Ed è qui, nel chiostro di questo monastero macchiato dall’indomabile tracotanza dei sensi, che frate Lorenzo Filomarino raccoglierà le confessioni di Ferrante D’Avalos, irriducibile depositario della mediterranea, prepotente religione dei sensi, finalmente innamoratosi di Giulia Carafa, capace di riconoscere nel volto del suo amante gli idolatri segni del piacere indissolubilmente legati a quelli meno esaltanti della morte d’amore.

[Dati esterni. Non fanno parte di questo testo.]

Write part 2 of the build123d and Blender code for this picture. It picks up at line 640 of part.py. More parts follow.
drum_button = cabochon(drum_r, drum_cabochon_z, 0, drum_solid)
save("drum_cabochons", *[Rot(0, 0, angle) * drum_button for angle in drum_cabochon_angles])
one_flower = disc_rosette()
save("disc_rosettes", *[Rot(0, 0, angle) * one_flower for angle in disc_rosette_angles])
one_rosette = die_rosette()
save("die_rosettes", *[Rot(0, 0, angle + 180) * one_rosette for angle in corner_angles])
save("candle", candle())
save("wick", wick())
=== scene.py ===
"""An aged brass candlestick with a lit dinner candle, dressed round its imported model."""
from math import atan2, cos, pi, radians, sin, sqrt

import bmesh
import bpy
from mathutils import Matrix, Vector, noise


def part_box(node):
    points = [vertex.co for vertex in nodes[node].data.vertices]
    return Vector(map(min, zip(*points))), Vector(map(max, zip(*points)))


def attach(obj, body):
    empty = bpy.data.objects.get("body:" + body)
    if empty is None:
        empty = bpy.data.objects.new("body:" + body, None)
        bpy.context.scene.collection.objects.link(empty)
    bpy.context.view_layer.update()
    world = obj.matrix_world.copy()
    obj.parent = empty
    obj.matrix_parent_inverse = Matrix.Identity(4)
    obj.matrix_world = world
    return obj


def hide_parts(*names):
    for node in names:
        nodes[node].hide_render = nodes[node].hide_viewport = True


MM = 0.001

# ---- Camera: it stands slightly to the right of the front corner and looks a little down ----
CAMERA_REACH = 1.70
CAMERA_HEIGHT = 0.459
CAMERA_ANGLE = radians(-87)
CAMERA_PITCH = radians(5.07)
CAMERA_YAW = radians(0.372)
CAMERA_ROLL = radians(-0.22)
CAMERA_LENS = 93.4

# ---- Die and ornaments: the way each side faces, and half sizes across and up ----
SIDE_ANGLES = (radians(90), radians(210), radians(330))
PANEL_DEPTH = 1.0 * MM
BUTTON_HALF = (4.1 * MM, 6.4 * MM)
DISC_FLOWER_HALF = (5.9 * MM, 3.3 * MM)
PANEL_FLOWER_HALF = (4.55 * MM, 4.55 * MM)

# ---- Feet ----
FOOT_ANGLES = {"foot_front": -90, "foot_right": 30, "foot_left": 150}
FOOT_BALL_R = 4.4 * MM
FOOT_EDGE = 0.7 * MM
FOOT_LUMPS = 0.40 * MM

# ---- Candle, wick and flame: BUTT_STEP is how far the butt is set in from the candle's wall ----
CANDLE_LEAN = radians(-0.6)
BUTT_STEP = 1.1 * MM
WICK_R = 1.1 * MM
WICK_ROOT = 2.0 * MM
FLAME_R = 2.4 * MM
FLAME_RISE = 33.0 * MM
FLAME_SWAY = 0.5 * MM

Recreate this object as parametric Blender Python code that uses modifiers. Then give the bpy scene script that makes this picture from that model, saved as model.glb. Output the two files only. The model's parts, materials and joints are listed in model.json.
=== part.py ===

Nel chiostro di Sant’Arcangelo allora, mentre frate Lorenzo riesuma i resti delle monache peccatrici, le cameriere di casa D’Avalos e casa Carafa, disseppelliscono una storia irraccontabile aspergendola di presagi e delizie nel disegno drammatico di una festa che si prepara per l’ultimo compleanno di Giulia Carafa, rinsaldando l’odio dei Casati rivali nel tortuoso dedalo delle parentele affini che declinano e culminano nei personaggi di Sibilla de Sangro, sorella di Mercurio e Malizia Villamarina, moglie di Tebaldo.

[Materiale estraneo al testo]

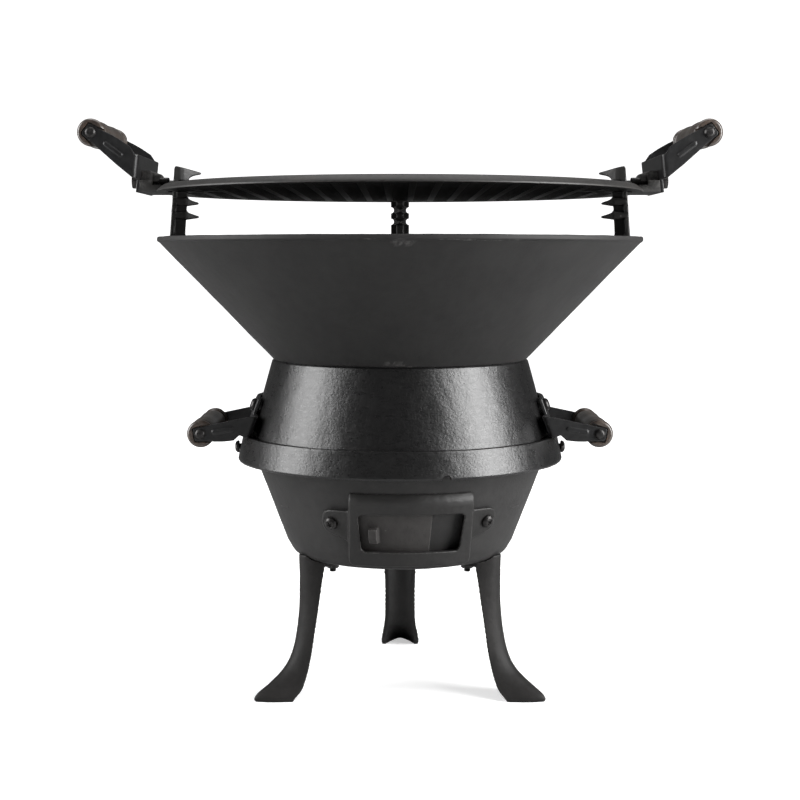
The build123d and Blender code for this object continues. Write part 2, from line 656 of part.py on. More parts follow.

Le storie di sangue diventano allora storie della città. La storia delle donne napoletane, della scelta incoercibile ed eroica del loro istinto, diventa storia di Napoli, grande, femminile Mater Magna che ha accolto nel suo ventre le stratificazioni e i capricci di infinite culture. La storia di Napoli e del sangue d’amore e morte grazie al quale Napoli stessa scrive la sua storia avvelenata di sogni e pazzie diventa infine specchio della velenosa vitalità di una lingua che si proclama babele indefinibile del mondo e dei suoi vizi, di una lingua in cui occhieggiano la grazia aeriforme del francese, la barocca malìa dello spagnolo, certe dissonanze arabe, certi fiati e certe cadenze greche. E per il Teatro la lingua napoletana è senza dubbio la lingua delle lingue. Travolge, invade, seduce, avvelena e si lascia avvelenare, quasi avesse la liquida potenza dell’acqua.

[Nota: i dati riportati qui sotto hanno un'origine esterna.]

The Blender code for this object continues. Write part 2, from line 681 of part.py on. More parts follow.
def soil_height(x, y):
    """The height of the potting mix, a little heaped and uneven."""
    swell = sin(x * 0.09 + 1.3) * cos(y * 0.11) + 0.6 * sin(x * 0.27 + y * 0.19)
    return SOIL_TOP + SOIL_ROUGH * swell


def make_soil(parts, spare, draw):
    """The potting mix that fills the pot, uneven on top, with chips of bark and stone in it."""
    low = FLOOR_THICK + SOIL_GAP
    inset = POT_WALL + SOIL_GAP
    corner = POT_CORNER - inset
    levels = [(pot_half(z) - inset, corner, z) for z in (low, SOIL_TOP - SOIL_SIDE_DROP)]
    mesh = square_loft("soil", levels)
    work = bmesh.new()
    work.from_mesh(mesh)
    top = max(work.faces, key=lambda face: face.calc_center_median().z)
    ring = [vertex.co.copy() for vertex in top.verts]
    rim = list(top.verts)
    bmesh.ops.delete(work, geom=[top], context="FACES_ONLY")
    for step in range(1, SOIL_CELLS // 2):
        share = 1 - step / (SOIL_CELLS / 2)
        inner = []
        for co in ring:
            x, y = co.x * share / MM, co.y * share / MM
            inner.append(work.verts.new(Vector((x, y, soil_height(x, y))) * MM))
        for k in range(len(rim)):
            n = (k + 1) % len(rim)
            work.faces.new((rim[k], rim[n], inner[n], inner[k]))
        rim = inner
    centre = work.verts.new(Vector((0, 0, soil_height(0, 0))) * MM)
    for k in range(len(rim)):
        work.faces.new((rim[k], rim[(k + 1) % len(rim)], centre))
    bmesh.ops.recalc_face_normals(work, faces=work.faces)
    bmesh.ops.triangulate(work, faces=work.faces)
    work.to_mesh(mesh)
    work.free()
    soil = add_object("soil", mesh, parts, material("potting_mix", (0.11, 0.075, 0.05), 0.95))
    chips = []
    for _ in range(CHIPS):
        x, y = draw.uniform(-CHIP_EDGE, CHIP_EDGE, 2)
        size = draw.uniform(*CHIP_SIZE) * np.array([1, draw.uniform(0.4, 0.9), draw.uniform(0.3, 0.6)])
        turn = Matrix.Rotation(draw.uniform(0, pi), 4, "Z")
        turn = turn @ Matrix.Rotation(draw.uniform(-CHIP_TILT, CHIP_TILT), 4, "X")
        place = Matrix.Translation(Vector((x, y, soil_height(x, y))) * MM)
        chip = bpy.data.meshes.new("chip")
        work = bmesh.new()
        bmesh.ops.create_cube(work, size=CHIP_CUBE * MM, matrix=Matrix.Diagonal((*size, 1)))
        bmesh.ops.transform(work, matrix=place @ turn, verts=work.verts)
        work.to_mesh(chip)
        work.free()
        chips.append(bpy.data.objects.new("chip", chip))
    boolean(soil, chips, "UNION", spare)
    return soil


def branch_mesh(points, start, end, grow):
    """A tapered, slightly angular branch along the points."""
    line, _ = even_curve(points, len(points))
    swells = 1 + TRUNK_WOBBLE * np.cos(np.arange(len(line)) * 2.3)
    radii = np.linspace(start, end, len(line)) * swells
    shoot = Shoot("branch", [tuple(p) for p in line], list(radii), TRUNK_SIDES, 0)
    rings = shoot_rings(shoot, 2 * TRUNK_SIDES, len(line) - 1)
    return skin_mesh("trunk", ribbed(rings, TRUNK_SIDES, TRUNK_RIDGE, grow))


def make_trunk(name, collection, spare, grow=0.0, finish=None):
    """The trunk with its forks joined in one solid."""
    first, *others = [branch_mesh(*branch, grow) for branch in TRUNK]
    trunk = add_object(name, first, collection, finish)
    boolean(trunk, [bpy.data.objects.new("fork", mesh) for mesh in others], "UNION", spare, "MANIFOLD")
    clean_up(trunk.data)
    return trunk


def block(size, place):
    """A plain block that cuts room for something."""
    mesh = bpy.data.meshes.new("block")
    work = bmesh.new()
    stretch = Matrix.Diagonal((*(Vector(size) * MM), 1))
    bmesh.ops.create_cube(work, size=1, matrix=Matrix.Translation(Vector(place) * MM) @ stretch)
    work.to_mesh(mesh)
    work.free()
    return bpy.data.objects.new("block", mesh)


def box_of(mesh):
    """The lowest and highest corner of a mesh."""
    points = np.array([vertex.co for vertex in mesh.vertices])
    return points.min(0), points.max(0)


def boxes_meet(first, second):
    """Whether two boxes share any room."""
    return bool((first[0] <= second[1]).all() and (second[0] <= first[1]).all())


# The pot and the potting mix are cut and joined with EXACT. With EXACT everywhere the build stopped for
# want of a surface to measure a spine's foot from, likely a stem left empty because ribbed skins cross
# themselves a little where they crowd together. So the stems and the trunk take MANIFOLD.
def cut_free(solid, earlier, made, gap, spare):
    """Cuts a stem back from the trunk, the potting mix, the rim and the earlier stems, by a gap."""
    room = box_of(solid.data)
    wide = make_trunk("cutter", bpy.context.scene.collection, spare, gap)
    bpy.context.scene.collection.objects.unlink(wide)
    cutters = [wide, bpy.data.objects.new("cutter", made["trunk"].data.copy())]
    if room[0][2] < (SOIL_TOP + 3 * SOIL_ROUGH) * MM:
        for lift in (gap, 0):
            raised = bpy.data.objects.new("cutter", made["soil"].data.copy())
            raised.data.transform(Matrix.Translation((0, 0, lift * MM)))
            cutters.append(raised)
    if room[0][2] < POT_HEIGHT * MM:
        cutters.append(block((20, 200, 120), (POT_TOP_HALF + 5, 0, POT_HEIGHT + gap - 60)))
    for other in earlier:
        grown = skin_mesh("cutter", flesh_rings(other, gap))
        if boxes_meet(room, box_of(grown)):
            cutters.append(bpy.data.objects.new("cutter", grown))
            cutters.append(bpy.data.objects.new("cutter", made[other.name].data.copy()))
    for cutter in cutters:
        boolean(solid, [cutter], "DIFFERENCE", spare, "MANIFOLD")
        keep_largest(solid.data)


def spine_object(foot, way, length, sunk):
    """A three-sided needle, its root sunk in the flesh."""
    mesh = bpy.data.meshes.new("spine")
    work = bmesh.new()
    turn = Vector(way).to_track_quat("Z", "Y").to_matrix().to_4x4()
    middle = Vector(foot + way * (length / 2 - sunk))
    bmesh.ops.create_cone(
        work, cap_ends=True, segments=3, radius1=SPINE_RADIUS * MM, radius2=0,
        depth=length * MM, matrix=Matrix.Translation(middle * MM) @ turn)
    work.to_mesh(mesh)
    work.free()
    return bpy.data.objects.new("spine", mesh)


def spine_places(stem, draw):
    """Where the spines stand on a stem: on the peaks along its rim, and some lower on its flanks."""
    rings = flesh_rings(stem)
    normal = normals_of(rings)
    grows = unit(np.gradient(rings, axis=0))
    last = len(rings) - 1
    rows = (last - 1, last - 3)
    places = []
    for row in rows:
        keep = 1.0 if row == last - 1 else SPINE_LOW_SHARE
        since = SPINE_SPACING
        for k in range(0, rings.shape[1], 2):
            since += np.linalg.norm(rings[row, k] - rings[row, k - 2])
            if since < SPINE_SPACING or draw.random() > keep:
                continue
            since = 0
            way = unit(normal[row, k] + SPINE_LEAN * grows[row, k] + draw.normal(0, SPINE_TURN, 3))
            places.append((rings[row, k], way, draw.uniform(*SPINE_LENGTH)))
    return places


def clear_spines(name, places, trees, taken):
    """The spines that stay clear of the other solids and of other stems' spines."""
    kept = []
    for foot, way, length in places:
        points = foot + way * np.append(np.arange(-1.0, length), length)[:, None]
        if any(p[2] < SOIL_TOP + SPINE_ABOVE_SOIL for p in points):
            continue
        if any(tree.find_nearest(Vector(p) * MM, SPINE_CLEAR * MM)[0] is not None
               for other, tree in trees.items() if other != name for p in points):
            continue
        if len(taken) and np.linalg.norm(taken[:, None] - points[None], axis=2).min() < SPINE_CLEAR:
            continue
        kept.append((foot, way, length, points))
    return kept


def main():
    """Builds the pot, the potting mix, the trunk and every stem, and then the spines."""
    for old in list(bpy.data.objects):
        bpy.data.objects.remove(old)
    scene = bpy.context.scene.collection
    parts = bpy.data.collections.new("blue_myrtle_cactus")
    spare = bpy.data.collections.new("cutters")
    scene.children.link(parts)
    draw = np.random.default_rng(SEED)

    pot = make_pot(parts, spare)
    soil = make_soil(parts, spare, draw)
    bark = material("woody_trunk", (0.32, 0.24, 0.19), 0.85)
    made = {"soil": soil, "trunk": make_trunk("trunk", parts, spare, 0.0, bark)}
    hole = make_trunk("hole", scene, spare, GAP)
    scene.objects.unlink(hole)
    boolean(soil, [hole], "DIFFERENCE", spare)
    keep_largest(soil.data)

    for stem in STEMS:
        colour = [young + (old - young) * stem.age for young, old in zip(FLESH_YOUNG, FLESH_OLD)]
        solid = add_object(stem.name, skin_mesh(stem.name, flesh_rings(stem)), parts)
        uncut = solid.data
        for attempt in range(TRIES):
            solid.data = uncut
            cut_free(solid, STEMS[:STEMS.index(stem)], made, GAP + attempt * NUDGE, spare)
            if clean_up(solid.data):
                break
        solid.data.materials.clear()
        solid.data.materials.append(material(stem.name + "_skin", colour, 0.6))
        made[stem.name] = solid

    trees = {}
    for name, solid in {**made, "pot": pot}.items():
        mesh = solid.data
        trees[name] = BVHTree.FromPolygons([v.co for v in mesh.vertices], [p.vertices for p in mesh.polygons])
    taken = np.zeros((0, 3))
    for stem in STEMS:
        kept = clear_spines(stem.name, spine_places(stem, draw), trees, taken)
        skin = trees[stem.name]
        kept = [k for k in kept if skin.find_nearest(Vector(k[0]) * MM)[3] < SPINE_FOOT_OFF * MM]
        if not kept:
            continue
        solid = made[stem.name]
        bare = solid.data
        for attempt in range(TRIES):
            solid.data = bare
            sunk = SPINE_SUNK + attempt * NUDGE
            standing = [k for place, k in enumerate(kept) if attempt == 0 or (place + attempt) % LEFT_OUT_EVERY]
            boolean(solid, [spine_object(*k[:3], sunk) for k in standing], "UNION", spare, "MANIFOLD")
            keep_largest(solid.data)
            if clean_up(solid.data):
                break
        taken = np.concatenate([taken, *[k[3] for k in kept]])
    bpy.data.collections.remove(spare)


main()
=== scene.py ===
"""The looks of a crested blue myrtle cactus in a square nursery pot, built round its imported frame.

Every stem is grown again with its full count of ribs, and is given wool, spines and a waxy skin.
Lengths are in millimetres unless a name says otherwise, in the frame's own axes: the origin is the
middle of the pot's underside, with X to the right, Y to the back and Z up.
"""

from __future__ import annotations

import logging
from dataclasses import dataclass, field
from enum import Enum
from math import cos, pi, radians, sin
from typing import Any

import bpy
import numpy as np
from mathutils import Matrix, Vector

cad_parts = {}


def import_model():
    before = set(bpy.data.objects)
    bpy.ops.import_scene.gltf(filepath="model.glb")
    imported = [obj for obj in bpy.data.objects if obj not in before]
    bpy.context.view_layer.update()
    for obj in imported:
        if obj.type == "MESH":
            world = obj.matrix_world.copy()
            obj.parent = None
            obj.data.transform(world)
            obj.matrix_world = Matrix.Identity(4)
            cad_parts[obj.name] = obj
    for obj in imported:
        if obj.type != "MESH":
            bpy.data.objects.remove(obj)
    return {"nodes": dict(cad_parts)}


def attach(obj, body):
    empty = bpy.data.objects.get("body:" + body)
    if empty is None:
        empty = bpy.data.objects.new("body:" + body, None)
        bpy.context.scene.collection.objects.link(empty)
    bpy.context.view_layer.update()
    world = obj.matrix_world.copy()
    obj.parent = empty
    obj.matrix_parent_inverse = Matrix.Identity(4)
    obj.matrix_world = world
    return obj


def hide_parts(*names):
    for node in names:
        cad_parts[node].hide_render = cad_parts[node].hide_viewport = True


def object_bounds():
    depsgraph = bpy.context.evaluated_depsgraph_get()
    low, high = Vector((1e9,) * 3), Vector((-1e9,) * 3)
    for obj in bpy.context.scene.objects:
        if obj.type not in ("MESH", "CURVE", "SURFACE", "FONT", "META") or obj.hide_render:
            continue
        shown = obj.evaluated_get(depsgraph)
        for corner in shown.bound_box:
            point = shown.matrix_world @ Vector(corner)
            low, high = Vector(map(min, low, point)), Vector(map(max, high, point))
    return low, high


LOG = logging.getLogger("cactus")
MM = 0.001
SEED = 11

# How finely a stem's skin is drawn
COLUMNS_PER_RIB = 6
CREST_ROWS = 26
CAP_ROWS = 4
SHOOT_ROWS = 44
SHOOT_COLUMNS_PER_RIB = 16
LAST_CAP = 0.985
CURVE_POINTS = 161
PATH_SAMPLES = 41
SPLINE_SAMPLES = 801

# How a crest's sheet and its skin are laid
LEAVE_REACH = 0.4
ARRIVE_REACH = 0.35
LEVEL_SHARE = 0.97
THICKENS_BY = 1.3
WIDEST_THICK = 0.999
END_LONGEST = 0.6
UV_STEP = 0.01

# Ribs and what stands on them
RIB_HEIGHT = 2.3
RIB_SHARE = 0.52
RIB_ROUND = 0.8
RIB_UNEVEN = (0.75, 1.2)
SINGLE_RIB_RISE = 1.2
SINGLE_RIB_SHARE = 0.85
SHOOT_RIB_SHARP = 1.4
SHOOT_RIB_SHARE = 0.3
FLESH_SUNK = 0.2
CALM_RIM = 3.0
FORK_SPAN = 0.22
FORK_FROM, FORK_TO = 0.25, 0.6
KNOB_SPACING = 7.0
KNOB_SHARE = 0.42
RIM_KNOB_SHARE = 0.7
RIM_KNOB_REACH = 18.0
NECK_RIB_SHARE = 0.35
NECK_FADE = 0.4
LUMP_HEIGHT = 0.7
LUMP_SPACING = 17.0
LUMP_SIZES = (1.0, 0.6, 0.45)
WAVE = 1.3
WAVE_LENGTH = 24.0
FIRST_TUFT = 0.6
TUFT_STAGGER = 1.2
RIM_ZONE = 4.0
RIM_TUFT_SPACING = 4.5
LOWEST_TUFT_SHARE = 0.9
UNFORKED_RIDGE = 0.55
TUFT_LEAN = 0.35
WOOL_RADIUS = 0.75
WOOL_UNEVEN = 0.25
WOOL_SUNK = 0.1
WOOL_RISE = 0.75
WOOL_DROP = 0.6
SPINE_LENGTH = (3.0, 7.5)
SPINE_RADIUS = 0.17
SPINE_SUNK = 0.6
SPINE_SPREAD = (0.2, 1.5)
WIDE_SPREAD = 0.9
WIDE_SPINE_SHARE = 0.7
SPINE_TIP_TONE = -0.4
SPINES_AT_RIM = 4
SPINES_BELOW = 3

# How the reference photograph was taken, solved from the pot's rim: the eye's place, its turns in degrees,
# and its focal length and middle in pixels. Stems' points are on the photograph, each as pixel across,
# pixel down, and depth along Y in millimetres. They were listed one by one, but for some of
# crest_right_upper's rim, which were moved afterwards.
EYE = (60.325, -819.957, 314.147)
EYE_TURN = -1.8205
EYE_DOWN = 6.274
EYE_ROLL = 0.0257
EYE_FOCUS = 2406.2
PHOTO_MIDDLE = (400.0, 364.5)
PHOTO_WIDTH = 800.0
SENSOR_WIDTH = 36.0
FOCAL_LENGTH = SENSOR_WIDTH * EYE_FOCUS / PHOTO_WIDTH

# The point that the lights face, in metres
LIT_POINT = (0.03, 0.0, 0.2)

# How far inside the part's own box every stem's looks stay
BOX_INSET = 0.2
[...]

Come l’acqua sa possedere e farsi possedere da tutto. Sa corrodere tutto. Come l’acqua, quando sembra ristagnare, si lascia contaminare ancora una volta da tutto e, poco dopo, il napoletano, ovvero l’achemica acquatica delle culture teatrali, riesce ad originare nuove forme di vita, cioè ancora nuove forme e sostanze linguistiche. Forse con un po’ d’enfasi mi piace dire che il napoletano ha la purezza di certe antichissime lingue elleniche sepolte per sempre e che la sua vocazione essenziale è quella di essere un sogno che sogna se stesso e sognando inventerà realtà tangibilissime, indubitabili, crudeli.